In reply, the Government states that the requisition of workers is certainly justified in the case of essential services. It is only for this reason that the provision is laid down, namely as a measure of public security. On no account is it designed to constitute a penalty. The Government points out that the Decree implementing section L.276 is in the process of being adopted and, pending this, it is Decree No. 72-017 of 11 March 1972 establishing the list of posts, jobs or functions of which the occupants may be subject to requisition which continues to apply.
In comments communicated in November 2006 by the Government, the National Confederation of Workers of Senegal (CNTS) states that the requisition of certain workers in certain situations constitutes an abuse of authority intended to break strikes initiated by workers. Certain employers in the private sector use this process to force workers to remain in their posts when there is no need for them to do so.
The Committee notes all this information.
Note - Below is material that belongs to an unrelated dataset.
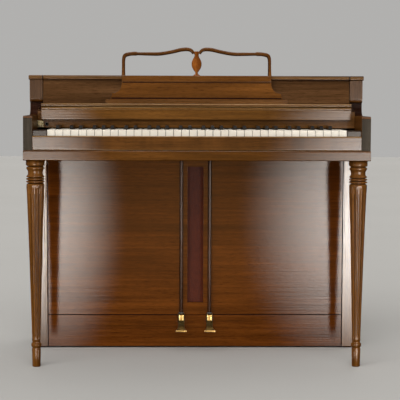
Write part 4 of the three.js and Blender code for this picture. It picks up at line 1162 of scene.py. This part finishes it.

It notes, as it did in 2006 in its observation on the application of Freedom of Association and Protection of the Right to Organise Convention, 1948 (No. 87), by Senegal, that Decree No. 72-017 provides for the requisitioning of workers in relation to many posts, jobs or functions to which the definition of essential services in the strict sense of the term (i.e. those the interruption of which would endanger the life, personal safety or health of the whole or part of the population) does not apply. The Committee also emphasized in the same observation that having recourse to the replacement of striking workers is a serious violation of the right to strike. Noting that, firstly, workers who do not comply with a requisition order are liable to imprisonment (section L.279(m) of the Labour Code) and, secondly, powers of requisitioning may be exercised with regard to workers whose posts, jobs or functions are not essential services in the strict sense of the term, the Committee requests the Government to take the necessary steps to ensure that the Decree implementing section L.276 of the Labour Code, which is in the course of being adopted, is in conformity with the Convention. To this end, the list of posts, jobs or functions whose occupants may be subject to requisitioning should be limited to the posts, jobs or functions which are strictly necessary to ensure the operation of essential services in the strict sense of the term, and workers who do not comply with a requisitioning order should not be liable to imprisonment.
2. In its previous comments, the Committee drew the Government’s attention to the need to amend the last paragraph of section L.276 of the Labour Code, which states that any exercise of the right to strike accompanied by occupation of the workplace or its immediate surroundings is liable to the penalties provided for by sections L.275 and L.279(o), namely: loss of entitlement to the payments and benefits provided for in the event of termination of a contract; imprisonment ranging from three months to one year and/or a fine. In its report, the Government indicates that the restrictions concerning occupation of the workplace in the event of a strike are actually limited to cases in which strikes cease to be non-violent and that the penalties provided for have never been applied, situations having always been settled by means of negotiation. The Committee notes this information. It reminds the Government that the current wording of the last paragraph of section L.276, by not being limited to cases in which strikes cease to be non-violent, contains an excessive restriction on the exercise of the right to strike, any person contravening this provision being liable to imprisonment. While noting that the penalties laid down by section L.276 have never been applied in practice, the Committee considers that, in order to guarantee legal certainty and ensure the conformity of the legislation with the Convention, the provisions of section L.726 of the Labour Code should be amended by removing the penal aspect of the penalties laid down and ensuring that the right to occupy the workplace or its immediate surroundings is guaranteed as long as the strike remains non-violent.